As the name suggests, much of the heritage that Salt Cay looks to preserve or restore relates to its history in salt production, which dates back to 1673. Salt became the island’s main source of income for approximately 250 years, even supplying forces during the American Revolutionary War.

Much history has been left behind, from salt salinas and windmill foundations to old colonial architecture, including the Harriott White House. The island is also inhabited by friendly donkeys, descended from those that used to pull carts, but that now roam freely.

Salt Cay in the Turks and Caicos Islands is rich in nature and historical features. Credit: Caya Hico Media.

Natural charms

Originally from the US, Robert Knobel moved to Salt Cay five years ago. He runs Oceanaire Bistro on the island, which makes the most of the fresh fish from the clear blue seas. Varieties such as snapper, yellowfin tuna and grouper often end up on a plate quickly after being caught by local fishermen.

“It is a quiet, very eco-friendly Island, but probably number one is the people here are the most wonderful, down-to-earth people. Everyone knows your name,” says Knobel.

“It is just the calmness, the getaway, the solitude – that is the best way to describe it. When you come to Salt Cay, you unwind and relax because that is the atmosphere here.”

Salt Cay is full of wildlife, from migrating birds and marine life to cows and, of course, the donkeys roaming the island.

“We have probably more wild donkeys and cows than we have people,” says Knobel. “They are very friendly. They don’t bother people. People come and pet them, which is relaxing. The kids love it.

“My wife and I have been privileged to be all over the world and have seen different beaches. North Beach is the most beautiful, relaxing clear water beach we have ever been to – and you won’t see anybody all day long. You won’t see boats, jet skis and parasailers and all that stuff. Salt Cay is just total relaxation.

“And because there is so little light at night, the stars are just unbelievable. Here, you can actually see the Milky Way.” 
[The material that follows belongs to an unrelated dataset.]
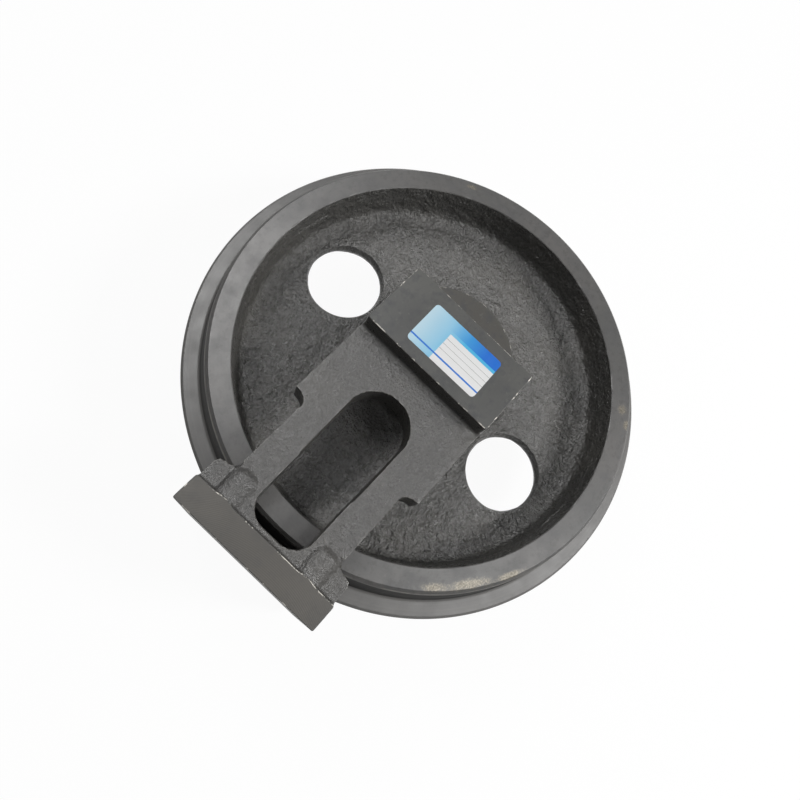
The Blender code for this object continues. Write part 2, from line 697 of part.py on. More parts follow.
def make_lock(side):
    """Pin that crosses the shaft's side groove, and the socket plug that holds it in."""
    tag = "upper" if side > 0 else "lower"
    edge = math.sqrt(SHAFT_BOSS_RADIUS ** 2 - LOCK_PIN_OFFSET ** 2)
    plug_start = -edge + LOCK_PLUG_SINK
    plug_end = plug_start + LOCK_PLUG_LENGTH
    pin_start = plug_end + 2 * FIT
    pin_profile = [
        (0.0, LOCK_PIN_END),
        (LOCK_PIN_RADIUS - 0.001, LOCK_PIN_END),
        (LOCK_PIN_RADIUS, LOCK_PIN_END - 0.001),
        (LOCK_PIN_RADIUS, pin_start + 0.001),
        (LOCK_PIN_RADIUS - 0.001, pin_start),
        (0.0, pin_start),
    ]
    place = (0.0, LOCK_PIN_OFFSET, side * LOCK_PIN_HEIGHT)
    pin = turned("lock_pin_" + tag, pin_profile, PIN_STEPS, PARTS, GROUND_STEEL, closed=False)
    pin.rotation_euler = (0.0, math.pi / 2, 0.0)
    pin.location = place
    smooth_round_faces(pin)

    plug_profile = [
        (0.0, LOCK_PLUG_LENGTH / 2),
        (LOCK_PLUG_RADIUS - 0.0008, LOCK_PLUG_LENGTH / 2),
        (LOCK_PLUG_RADIUS, LOCK_PLUG_LENGTH / 2 - 0.0008),
        (LOCK_PLUG_RADIUS, -LOCK_PLUG_LENGTH / 2 + 0.0008),
        (LOCK_PLUG_RADIUS - 0.0008, -LOCK_PLUG_LENGTH / 2),
        (0.0, -LOCK_PLUG_LENGTH / 2),
    ]
    plug = turned("lock_plug_" + tag, plug_profile, PIN_STEPS, PARTS, ZINC, closed=False)
    socket = hex_socket("lock_socket_cutter_" + tag, LOCK_PLUG_LENGTH / 2)
    for item in (plug, socket):
        item.rotation_euler = (0.0, -math.pi / 2, 0.0)
        item.location = ((plug_start + plug_end) / 2, LOCK_PIN_OFFSET, side * LOCK_PIN_HEIGHT)
    combine(plug, socket, "DIFFERENCE")
    smooth_round_faces(plug)


def make_oil_plug():
    """Socket-head plug that closes the filling hole in the shaft's lower end."""
    seat = -SHAFT_BOTTOM - WASHER_THICKNESS - 2 * FIT
    head = seat - OIL_PLUG_HEAD_THICKNESS
    shank = PLUG_THREAD_RADIUS - FIT
    profile = [
        (0.0, seat + OIL_PLUG_LENGTH),
        (shank - 0.001, seat + OIL_PLUG_LENGTH),
        (shank, seat + OIL_PLUG_LENGTH - 0.001),
        (shank, seat),
        (OIL_PLUG_HEAD_RADIUS, seat),
        (OIL_PLUG_HEAD_RADIUS, head + 0.0008),
        (OIL_PLUG_HEAD_RADIUS - 0.0008, head),
        (0.0, head),
    ]
    plug = turned("oil_plug", profile, SMALL_STEPS, PARTS, ZINC, closed=False)
    socket = hex_socket("oil_socket_cutter", 0.0)
    socket.rotation_euler = (math.pi, 0.0, 0.0)
    socket.location = (0.0, 0.0, head)
    combine(plug, socket, "DIFFERENCE")
    smooth_round_faces(plug)

    washer_profile = [
        (PLUG_THREAD_RADIUS, seat + FIT + WASHER_THICKNESS),
        (OIL_PLUG_HEAD_RADIUS, seat + FIT + WASHER_THICKNESS),
        (OIL_PLUG_HEAD_RADIUS, seat + FIT),
        (PLUG_THREAD_RADIUS, seat + FIT),
    ]
    washer = turned("oil_plug_washer", washer_profile, SMALL_STEPS, PARTS, COPPER)
    smooth_round_faces(washer)


make_wheel()
make_fork()
make_shaft()
for SIDE in (1, -1):
    make_bushing(SIDE)
    make_seals(SIDE)
    make_shaft_oring(SIDE)
    make_lock(SIDE)
make_oil_plug()
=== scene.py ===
"""Front idler of a tracked excavator, lying on one guide pad: the looks around its frame.

Sizes are in metres. Castings are drawn about the wheel's centre, with X towards the fork's
end wall and Z along the wheel's axis, and are then shifted to where the frame has them.
"""

import math

import bmesh
import bpy
import numpy as np
from mathutils import Matrix, Vector


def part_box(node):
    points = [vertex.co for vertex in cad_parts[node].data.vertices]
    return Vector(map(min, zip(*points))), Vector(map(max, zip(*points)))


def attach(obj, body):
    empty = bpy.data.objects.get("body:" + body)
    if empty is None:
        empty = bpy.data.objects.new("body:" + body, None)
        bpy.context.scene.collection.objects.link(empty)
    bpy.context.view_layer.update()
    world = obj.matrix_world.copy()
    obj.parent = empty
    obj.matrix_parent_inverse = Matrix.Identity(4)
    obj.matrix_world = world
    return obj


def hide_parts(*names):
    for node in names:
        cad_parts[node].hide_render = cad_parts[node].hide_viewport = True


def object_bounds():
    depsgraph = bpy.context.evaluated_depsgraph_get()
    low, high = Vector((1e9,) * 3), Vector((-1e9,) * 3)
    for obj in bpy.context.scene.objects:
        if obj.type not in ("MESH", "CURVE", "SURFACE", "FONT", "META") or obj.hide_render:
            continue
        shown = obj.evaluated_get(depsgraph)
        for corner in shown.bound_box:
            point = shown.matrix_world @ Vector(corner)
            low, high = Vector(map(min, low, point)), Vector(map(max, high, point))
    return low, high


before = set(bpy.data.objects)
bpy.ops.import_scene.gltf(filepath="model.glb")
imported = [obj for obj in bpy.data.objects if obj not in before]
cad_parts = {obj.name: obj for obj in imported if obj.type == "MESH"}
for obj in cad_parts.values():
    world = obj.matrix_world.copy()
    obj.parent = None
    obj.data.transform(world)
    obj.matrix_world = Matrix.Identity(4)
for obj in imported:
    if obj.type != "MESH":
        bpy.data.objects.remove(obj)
cad_low, cad_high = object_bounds()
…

For tourists looking for a little more adventure, Salt Cay is one of the few places in the world where you can snorkel with humpback whales. The annual migration means that it is the ideal location to see these majestic creatures between January and March. Nine miles south, Great Sand Cay is a historic birthing spot for many humpback whales, with certain tourists lucky enough to spot the mother whales and their young from boats and the shores of Salt Cay.

Wild donkeys roam free on Salt Cay. Credit: Caya Hico Media.

Wellness investment opportunities

Salt Cay even featured in Hollywood’s Golden Age, with the 1941 Hollywood film Bahama Passage shot almost entirely on the island. Yet despite all its natural attributes, Salt Cay has become an example of an island that time forgot. Today, the island needs an economic boost and has a lot to offer investors.

Salt Cay currently has B&Bs, but there are few other accommodation options. A wellness resort would not only be enticing for tourists who could experience the local area but also represents a huge opportunity for investors. GWI reported that, in 2020, international wellness tourists spent $1,601 per trip on average, 35% more than the typical international tourist.

Creating a development on the island couldn’t be simpler with services provided by Invest Turks and Caicos, which assist developers at every stage.

“There are private parcels available for commercial development and Crown land available as a second option,” explains Musgrove. “Any architect would be thrilled to design and capture the natural beauty of the island.

“Invest Turks and Caicos facilitates the process from start to finish. We will work with a developer to identify parcels and locations, and we work very closely with our colleagues at planning to make sure the design is compatible with what they are looking for.

“We work with investors to get a development agreement that offers incentives for developing on the island, which includes tax breaks on concessions and obtaining permits for construction and labour. We are there through the entire process; getting everything ready from the initial concept design, construction and operation phase, and make sure that it is a seamless process for the developer.”